Pronounced: BIB-lee-uh-phobe, noun
Notes: Okay, this is (probably) an easy one, but I didn’t know this word existed
Yesterday’s word
The (long) word hemidemisemiquaver is a 64th note, which I don’t think one finds very often
First usage
Our word came into English in the mid-1800s
Background / Comments
According to what I’ve read, in the UK they use different names for musical notes that are used in America:
America UK
whole note semibreve
half note minim
quarter note crotchet
eighth note quaver
sixteenth note semiquaver
thirty-second note demisemiquaver
Once they get to quaver for the eighth note, different prefixes meaning “half” keep being added. The prefix semi- is Latin; demi- is French, and hemi- is Greek; thus, half of a half of a half of an eighth note is a 64th note.
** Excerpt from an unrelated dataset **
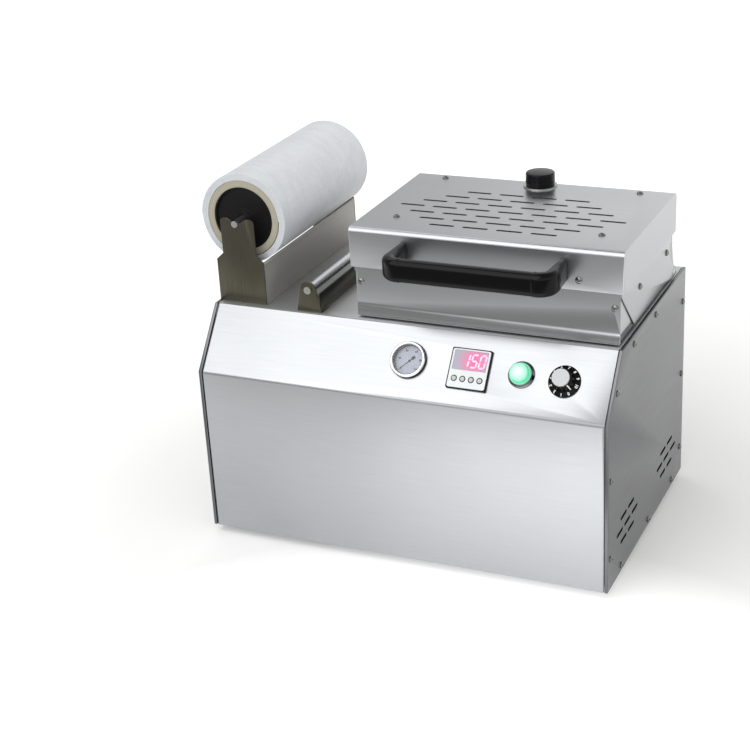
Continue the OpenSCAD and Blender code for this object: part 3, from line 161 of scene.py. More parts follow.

The word quaver comes from Middle English quaveren (to shake or tremble). In any event, most of the music I see doesn’t have anything smaller than a sixteenth note (semiquaver), but I do have a vague recollection of seeing 32nd notes in some work by Liszt or Chopin. Finally, if you noticed the semibreve in the list above and wondered if there is a breve, yes there is: the UK breve is a double whole note, and I don’t know the notation for that note, probably because of it’s rareness — you would need a time signature of 8/4 or equivalent (4/2 or 16/8).